Un peu plus tard, au niveau du cégep, on les inciterait à mettre en pratique le french kiss avec des Québécois de souche, afin d’augmenter leur attachement à la langue de Molière.
Évidemment, ce ne serait qu’une première étape. Si celle-ci ne donne pas les résultats escomptés, j’ai dans mes dossiers un autre projet qui mettrait notre langue en position de force, un projet plus secret et plus intime que je ne peux dévoiler pour l’instant. Disons seulement pour les forts en maths que si l’on soustrait de 101 la somme de 32, on peut deviner de quoi il s’agit.»
Je suis tout à fait d’accord avec ce monsieur. J’irais même plus loin: pourquoi ne pas fabriquer des draps spéciaux équipés d’un système électrique, inspirés des couvertures antipipi? Chaque fois qu’un immigrant ferait un rêve en anglais, il recevrait une petite décharge qui le réveillerait. On pourrait aussi obliger les néo-Québécois à acheter des téléviseurs approuvés par le gouvernement, qui ne pourraient synthoniser que les canaux francophones.
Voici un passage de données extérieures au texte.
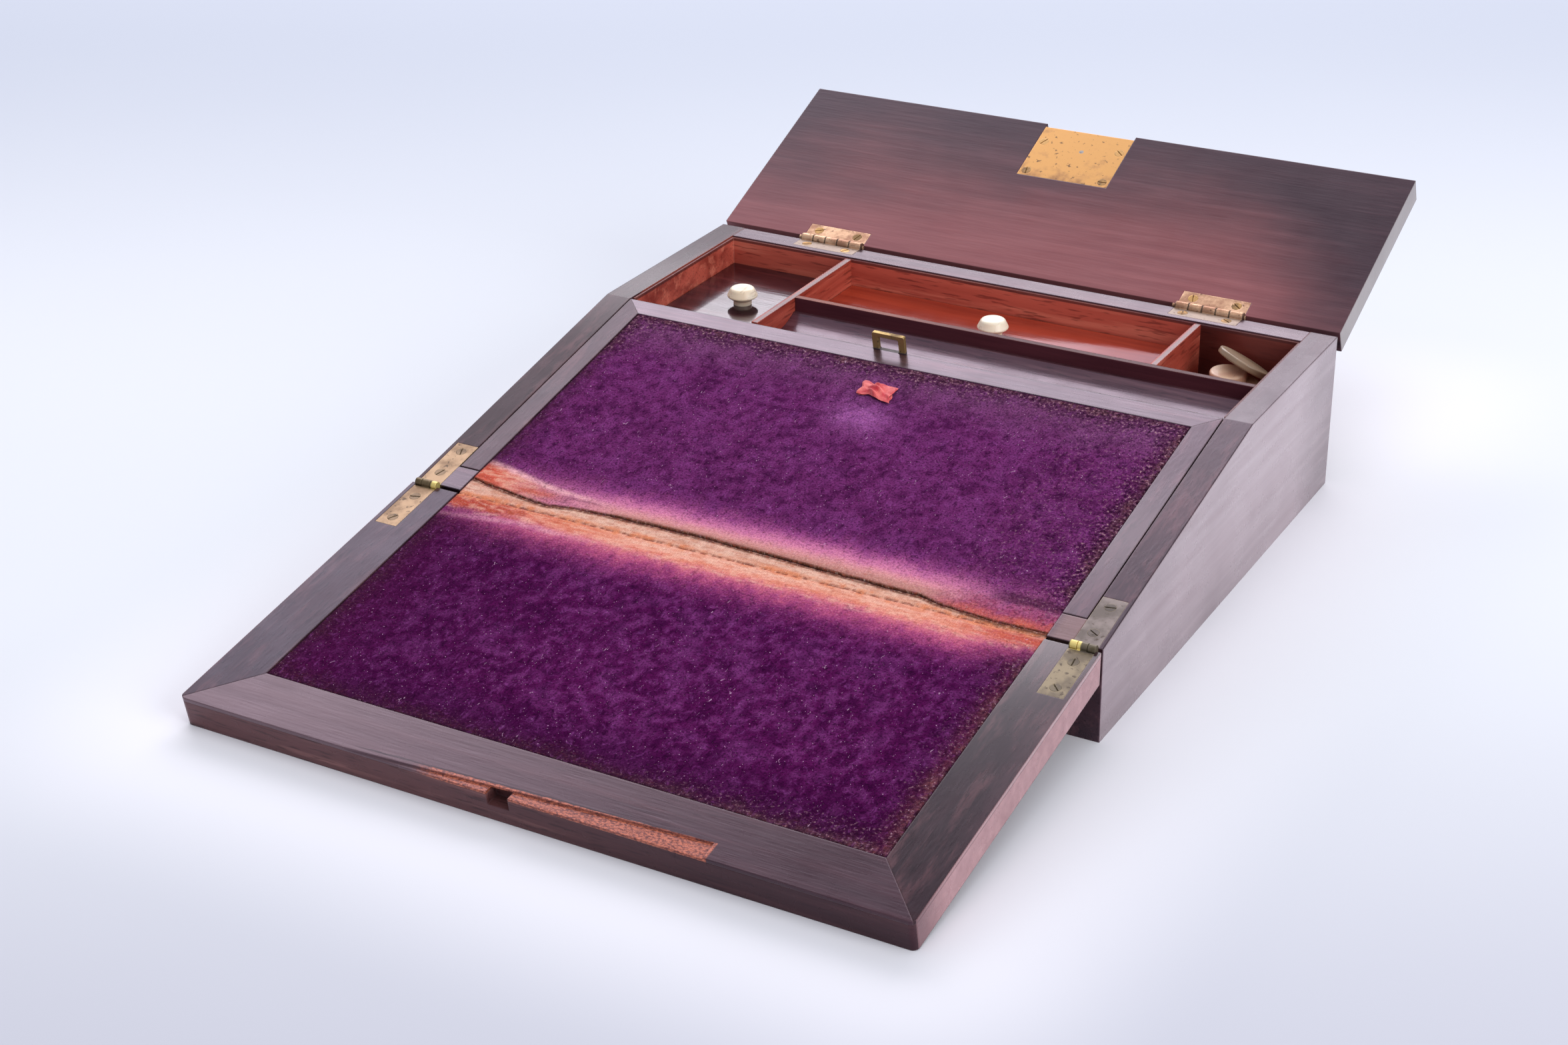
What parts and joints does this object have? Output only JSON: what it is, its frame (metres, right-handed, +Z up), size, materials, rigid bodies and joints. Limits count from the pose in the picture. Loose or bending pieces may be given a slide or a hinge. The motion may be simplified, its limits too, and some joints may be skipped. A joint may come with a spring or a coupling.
{
  "type": "writing slope",
  "caption": "Portable writing slope: a wedge-shaped wooden box with a rear well for pens and ink, a hinged lid with a lock, and two velvet-faced flaps that open to one sloping writing surface.",
  "frame": {"origin": "middle of the case's underside, on the table", "axes": "+X to the writer's right, +Y from the front edge to the back, +Z up"},
  "size_m": [0.305, 0.4999, 0.1091],
  "materials": {
    "rosewood": "french polished, dark",
    "mahogany": "oiled, red",
    "brass": "aged, spotted",
    "steel": "dull",
    "bone": "turned and polished",
    "velvet": "worn pile",
    "ribbon": "silk"
  },
  "bodies": {
    "case": {"case_left_side": "rosewood", "case_right_side": "rosewood", "case_front": "rosewood", "case_back": "rosewood", "case_bottom": "rosewood", "front_rail_velvet": "velvet", "tray_bulkhead": "mahogany", "flap_bearers": "mahogany", "well_lining": "mahogany", "left_partition": "mahogany", "tray_divider": "mahogany", "right_partition": "mahogany", "pen_tray": "mahogany", "left_cover_ledges": "mahogany", "middle_cover_ledges": "mahogany", "right_cell_floor": "mahogany", "loose_bone_counters": "bone", "flap_hinge_case_leaves": "brass", "flap_hinge_case_screws": "brass", "flap_hinge_pins": "brass", "lid_hinge_case_leaves": "brass", "lid_hinge_case_screws": "brass", "lid_hinge_pins": "brass"},
    "lid": {"lid_board": "rosewood", "lid_hinge_lid_leaves": "brass", "lid_hinge_lid_screws": "brass", "lock_plate": "brass", "lock_plate_screws": "brass", "lock_body": "brass", "lock_key_pin": "steel", "lock_spring": "steel", "keyhole_escutcheon": "brass"},
    "lock_bolt": {"lock_bolt": "brass"},
    "lower_flap": {"lower_flap_board": "rosewood", "lower_flap_left_band": "rosewood", "lower_flap_right_band": "rosewood", "lower_flap_free_band": "rosewood", "lower_flap_velvet": "velvet", "flap_hinge_flap_leaves": "brass", "flap_hinge_flap_screws": "brass"},
    "upper_flap": {"upper_flap_board": "rosewood", "upper_flap_left_band": "rosewood", "upper_flap_right_band": "rosewood", "upper_flap_top_band": "rosewood", "upper_flap_velvet": "velvet", "ribbon_pull": "ribbon", "lock_staple": "brass", "staple_pins": "brass"},
    "left_cover": {"left_cover": "mahogany", "left_cover_knob": "bone"},
    "middle_cover": {"middle_cover": "mahogany", "middle_cover_knob": "bone"}
  },
  "joints": [
    {"name": "lid_hinge", "type": "hinge", "parent": "case", "child": "lid", "pos_m": [0, 0.126, 0.06915], "axis": [1, 0, 0], "range_deg": [0, 157.2]},
    {"name": "lower_flap_fold", "type": "hinge", "parent": "case", "child": "lower_flap", "pos_m": [0, -0.12605, 0.03909], "axis": [-1, 0, 0], "range_deg": [0, 178.21]},
    {"name": "upper_flap_lift", "type": "hinge", "parent": "case", "child": "upper_flap", "pos_m": [0, -0.11071, 0.04182], "axis": [-1, 0, 0], "range_deg": [-110, 0]},
    {"name": "left_cover_lift", "type": "slide", "parent": "case", "child": "left_cover", "axis": [0, 0, -1], "range_m": [-0.04, 0]},
    {"name": "middle_cover_lift", "type": "slide", "parent": "case", "child": "middle_cover", "axis": [0, 0, -1], "range_m": [-0.04, 0]},
    {"name": "lock_bolt_throw", "type": "slide", "parent": "lid", "child": "lock_bolt", "axis": [0, 0.9219, 0.3875], "range_m": [0, 0.0075]}
  ]
}
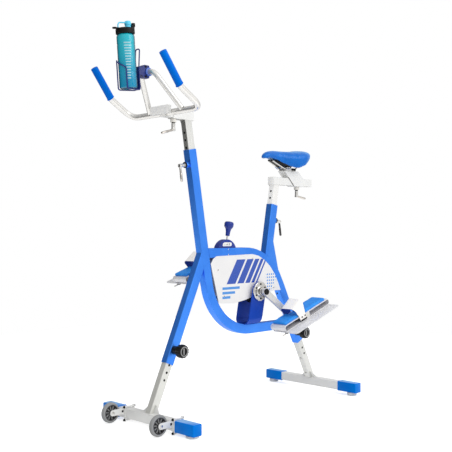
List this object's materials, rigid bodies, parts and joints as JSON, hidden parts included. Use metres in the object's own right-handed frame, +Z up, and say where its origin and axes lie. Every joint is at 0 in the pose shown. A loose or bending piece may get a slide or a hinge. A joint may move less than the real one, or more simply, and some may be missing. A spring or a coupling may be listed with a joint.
{
  "type": "aqua exercise bike",
  "caption": "Pool exercise bike: bent rectangular-tube frame, sliding mast and saddle, bent handlebar with bottle cage, platform pedals with straps, T-shaped legs with transport wheels.",
  "frame": {"origin": "middle of the footprint on the floor, under the middle of the bike", "axes": "+Z up, -Y to the front where the handlebar is, +X to the rider's left"},
  "size_m": [0.56, 1.2446, 1.6054],
  "materials": {
    "frame_paint": "gloss",
    "steel": "brushed",
    "bar_steel": "polished",
    "chrome": "polished",
    "cap_plastic": "satin",
    "grip_plastic": "matt",
    "black_plastic": "matt",
    "panel_plastic": "gloss",
    "navy_plastic": "satin",
    "foot_plastic": "matt",
    "tyre": "matt",
    "wheel_core": "matt",
    "saddle_vinyl": "gloss",
    "pad_foam": "matt",
    "strap_web": "matt",
    "fin_plastic": "translucent",
    "bottle_plastic": "translucent",
    "spout_plastic": "satin"
  },
  "bodies": {
    "frame": {"main_tube": "frame_paint", "top_tube": "frame_paint", "seat_tube": "frame_paint", "front_leg_sleeve": "frame_paint", "crank_bracket": "frame_paint", "resistance_dome": "navy_plastic", "left_bearing_flange": "chrome", "right_bearing_flange": "chrome", "left_side_panel": "panel_plastic", "right_side_panel": "panel_plastic"},
    "front_leg": {"front_leg_post": "steel", "front_bar": "steel", "left_front_cap": "cap_plastic", "right_front_cap": "cap_plastic", "left_front_foot": "foot_plastic", "right_front_foot": "foot_plastic", "left_wheel_bracket": "steel", "right_wheel_bracket": "steel"},
    "left_wheel": {"left_wheel_tyre": "tyre", "left_wheel_core": "wheel_core"},
    "right_wheel": {"right_wheel_tyre": "tyre", "right_wheel_core": "wheel_core"},
    "rear_leg": {"rear_leg_post": "steel", "rear_bar": "steel", "left_rear_cap": "cap_plastic", "right_rear_cap": "cap_plastic", "left_rear_foot": "foot_plastic", "right_rear_foot": "foot_plastic"},
    "mast": {"mast_post": "steel"},
    "handlebar": {"handlebar_slider": "steel", "horn_bar": "bar_steel", "loop_bar": "bar_steel", "left_grip": "grip_plastic", "right_grip": "grip_plastic", "bottle_cage": "navy_plastic"},
    "bottle_unit": {"bottle": "bottle_plastic", "bottle_collar": "black_plastic", "spout_cap": "spout_plastic"},
    "seat_mast": {"seat_post": "steel"},
    "saddle": {"saddle_carriage": "steel", "saddle_base": "black_plastic", "saddle_cushion": "saddle_vinyl"},
    "mast_lever": {"mast_clamp_lever": "chrome"},
    "seat_lever": {"seat_clamp_lever": "chrome"},
    "handlebar_lever": {"handlebar_clamp_lever": "chrome"},
    "saddle_lever": {"saddle_clamp_lever": "chrome"},
    "front_knob": {"front_leg_knob": "black_plastic"},
    "rear_knob": {"rear_leg_knob": "black_plastic"},
    "resistance_control": {"resistance_lever": "navy_plastic"},
    "crank": {"crank_axle": "black_plastic", "left_crank_arm": "chrome", "right_crank_arm": "chrome"},
    "left_pedal_unit": {"left_pedal": "steel", "left_pedal_pad": "pad_foam", "left_foot_strap": "strap_web", "left_pedal_fin": "fin_plastic"},
    "right_pedal_unit": {"right_pedal": "steel", "right_pedal_pad": "pad_foam", "right_foot_strap": "strap_web", "right_pedal_fin": "fin_plastic"}
  },
  "joints": [
    {"name": "front_leg_slide", "type": "slide", "parent": "frame", "child": "front_leg", "axis": [0, -0.4099, -0.9121], "range_m": [-0.08, 0.09]},
    {"name": "rear_leg_slide", "type": "slide", "parent": "frame", "child": "rear_leg", "axis": [0, 0.4587, -0.8886], "range_m": [-0.08, 0.09]},
    {"name": "left_wheel_spin", "type": "hinge", "parent": "front_leg", "child": "left_wheel", "pos_m": [0.15, -0.52673, 0.0425], "axis": [1, 0, 0], "continuous": true},
    {"name": "right_wheel_spin", "type": "hinge", "parent": "front_leg", "child": "right_wheel", "pos_m": [-0.15, -0.52673, 0.0425], "axis": [1, 0, 0], "continuous": true},
    {"name": "mast_slide", "type": "slide", "parent": "frame", "child": "mast", "axis": [0, -0.1702, 0.9854], "range_m": [-0.08, 0.12]},
    {"name": "handlebar_slide", "type": "slide", "parent": "mast", "child": "handlebar", "axis": [0, -1, 0], "range_m": [-0.012, 0.065]},
    {"name": "bottle_lift", "type": "slide", "parent": "handlebar", "child": "bottle_unit", "axis": [0, -0.0802, 0.9968], "range_m": [0, 0.23]},
    {"name": "seat_post_slide", "type": "slide", "parent": "frame", "child": "seat_mast", "axis": [0, 0.1788, 0.9839], "range_m": [-0.07, 0.08]},
    {"name": "saddle_slide", "type": "slide", "parent": "seat_mast", "child": "saddle", "axis": [0, 1, 0], "range_m": [-0.08, 0.06]},
    {"name": "mast_lever_turn", "type": "hinge", "parent": "frame", "child": "mast_lever", "pos_m": [0, -0.21569, 1.066], "axis": [0, -0.9854, -0.1702], "range_deg": [-90, 90]},
    {"name": "seat_lever_turn", "type": "hinge", "parent": "frame", "child": "seat_lever", "pos_m": [0, 0.28941, 0.838], "axis": [0, 0.9839, -0.1788], "range_deg": [-90, 90]},
    {"name": "handlebar_lever_turn", "type": "hinge", "parent": "mast", "child": "handlebar_lever", "pos_m": [0, -0.31873, 1.247], "axis": [0, 0, -1], "range_deg": [-90, 90]},
    {"name": "saddle_lever_turn", "type": "hinge", "parent": "saddle", "child": "saddle_lever", "pos_m": [0, 0.48427, 0.9974], "axis": [0, 0, -1], "range_deg": [-90, 90]},
    {"name": "front_knob_turn", "type": "hinge", "parent": "frame", "child": "front_knob", "pos_m": [0, -0.32743, 0.293], "axis": [1, 0, 0], "range_deg": [-180, 180]},
    {"name": "rear_knob_turn", "type": "hinge", "parent": "frame", "child": "rear_knob", "pos_m": [0, 0.4674, 0.294], "axis": [1, 0, 0], "range_deg": [-180, 180]},
    {"name": "resistance_turn", "type": "hinge", "parent": "frame", "child": "resistance_control", "pos_m": [0, -0.00573, 0.7213], "axis": [1, 0, 0], "range_deg": [-25, 30]},
    {"name": "crank_spin", "type": "hinge", "parent": "frame", "child": "crank", "pos_m": [0, 0.16927, 0.508], "axis": [1, 0, 0], "continuous": true},
    {"name": "left_pedal_spin", "type": "hinge", "parent": "crank", "child": "left_pedal_unit", "pos_m": [0.1525, 0.32687, 0.40009], "axis": [1, 0, 0], "continuous": true},
    {"name": "right_pedal_spin", "type": "hinge", "parent": "crank", "child": "right_pedal_unit", "pos_m": [-0.1525, 0.01167, 0.61591], "axis": [1, 0, 0], "continuous": true}
  ]
}
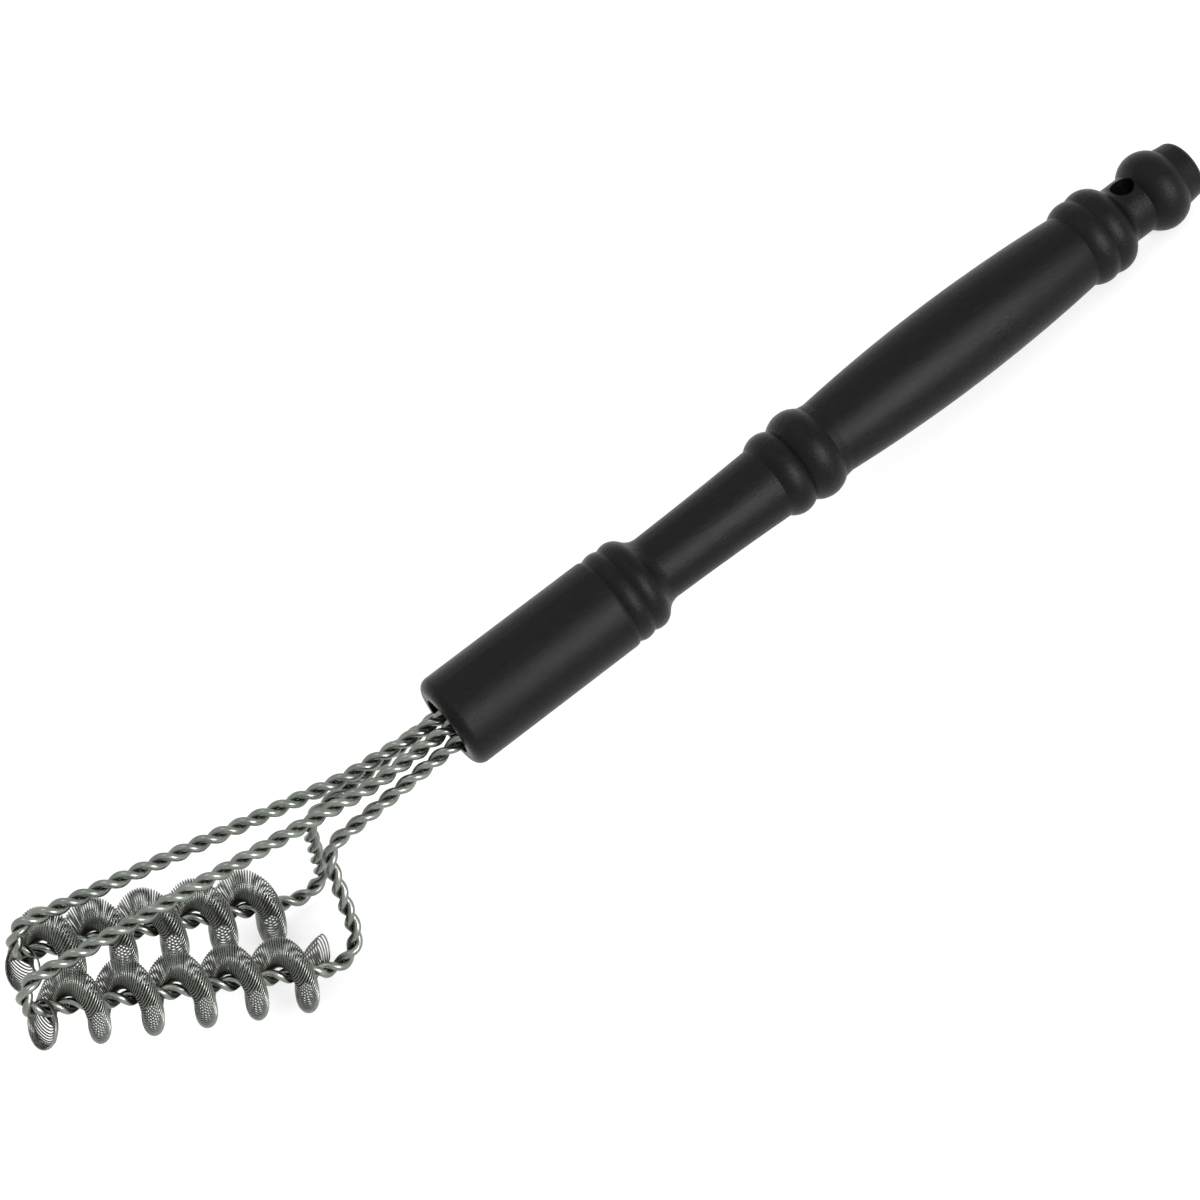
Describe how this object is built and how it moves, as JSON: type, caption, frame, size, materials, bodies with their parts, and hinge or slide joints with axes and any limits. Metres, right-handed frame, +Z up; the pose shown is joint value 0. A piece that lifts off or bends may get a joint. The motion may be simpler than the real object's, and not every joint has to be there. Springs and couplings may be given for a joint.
{
  "type": "grill cleaning brush",
  "caption": "Long-handled grill scrubber: coiled springs wound on twisted-wire loops, set in a turned wooden handle with a hang hole.",
  "frame": {"origin": "centre of the underside of the bounding box, on the surface the brush lies on", "axes": "+X from the scrubbing head towards the butt of the handle, +Y towards the back loop, +Z up; the brush lies on the back spring and its butt ball, with the front spring just clear, so the handle axis dips towards the butt"},
  "size_m": [0.458, 0.0588, 0.0845],
  "materials": {
    "black_lacquered_wood": "satin black lacquer over turned wood",
    "dark_adhesive": "hardened adhesive",
    "loop_wire": "bright galvanised wire",
    "spring_wire": "drawn steel spring wire"
  },
  "bodies": {
    "root": {"handle": "black_lacquered_wood", "socket_plug": "dark_adhesive", "front_loop_wire_a": "loop_wire", "front_loop_wire_b": "loop_wire", "back_loop_wire_a": "loop_wire", "back_loop_wire_b": "loop_wire", "front_scrub_coil": "spring_wire", "back_scrub_coil": "spring_wire"}
  },
  "joints": []
}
Et qui sait? Dans un avenir pas si lointain, la manipulation génétique nous permettra peut-être de choisir la langue de nos enfants.
Si jamais, par mégarde, une réfugiée chinoise ou une immigrante haïtienne se faisait engrosser par un anglophone (après une soirée de beuverie au Peel Pub), on pourrait tripoter les chromosomes de son foetus, histoire de «corriger» sa structure mentale.
Allez, purs et durs de Montréal-Centre: encore un effort!